── Given records ──
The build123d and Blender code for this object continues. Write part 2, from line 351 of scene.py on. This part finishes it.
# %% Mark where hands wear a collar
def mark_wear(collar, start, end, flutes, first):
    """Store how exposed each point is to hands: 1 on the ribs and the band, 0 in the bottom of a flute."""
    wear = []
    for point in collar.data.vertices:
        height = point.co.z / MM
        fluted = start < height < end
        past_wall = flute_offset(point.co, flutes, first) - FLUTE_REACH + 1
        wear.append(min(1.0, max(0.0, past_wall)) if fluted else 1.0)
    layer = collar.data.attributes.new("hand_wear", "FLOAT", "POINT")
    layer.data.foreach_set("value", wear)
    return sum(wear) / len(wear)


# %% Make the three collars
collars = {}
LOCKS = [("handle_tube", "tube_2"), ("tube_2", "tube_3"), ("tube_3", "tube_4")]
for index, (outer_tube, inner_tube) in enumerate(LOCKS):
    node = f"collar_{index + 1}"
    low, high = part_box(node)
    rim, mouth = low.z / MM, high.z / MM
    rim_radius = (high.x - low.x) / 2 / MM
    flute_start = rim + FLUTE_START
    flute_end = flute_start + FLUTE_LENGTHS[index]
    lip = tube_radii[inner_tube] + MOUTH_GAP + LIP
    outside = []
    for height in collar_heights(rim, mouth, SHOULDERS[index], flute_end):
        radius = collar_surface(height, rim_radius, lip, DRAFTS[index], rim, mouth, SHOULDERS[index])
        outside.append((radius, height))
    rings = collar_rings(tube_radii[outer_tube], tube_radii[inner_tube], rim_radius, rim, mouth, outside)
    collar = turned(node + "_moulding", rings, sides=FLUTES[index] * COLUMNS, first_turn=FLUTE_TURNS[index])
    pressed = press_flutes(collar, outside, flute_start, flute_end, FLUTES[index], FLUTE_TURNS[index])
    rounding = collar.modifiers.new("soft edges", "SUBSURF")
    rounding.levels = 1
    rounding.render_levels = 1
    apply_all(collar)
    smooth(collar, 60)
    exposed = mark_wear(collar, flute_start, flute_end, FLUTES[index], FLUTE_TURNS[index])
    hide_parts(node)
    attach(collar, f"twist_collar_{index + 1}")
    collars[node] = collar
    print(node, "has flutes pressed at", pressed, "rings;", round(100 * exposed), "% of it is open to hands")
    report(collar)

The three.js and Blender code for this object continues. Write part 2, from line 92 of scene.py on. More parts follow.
───
→ Goal of the exercise
Write out exactly, please, the lines beginning at the start of the material and ending with the line that holds "return sum(wear) / len(wear)", both included.

→ Task answer
The build123d and Blender code for this object continues. Write part 2, from line 351 of scene.py on. This part finishes it.
# %% Mark where hands wear a collar
def mark_wear(collar, start, end, flutes, first):
    """Store how exposed each point is to hands: 1 on the ribs and the band, 0 in the bottom of a flute."""
    wear = []
    for point in collar.data.vertices:
        height = point.co.z / MM
        fluted = start < height < end
        past_wall = flute_offset(point.co, flutes, first) - FLUTE_REACH + 1
        wear.append(min(1.0, max(0.0, past_wall)) if fluted else 1.0)
    layer = collar.data.attributes.new("hand_wear", "FLOAT", "POINT")
    layer.data.foreach_set("value", wear)
    return sum(wear) / len(wear)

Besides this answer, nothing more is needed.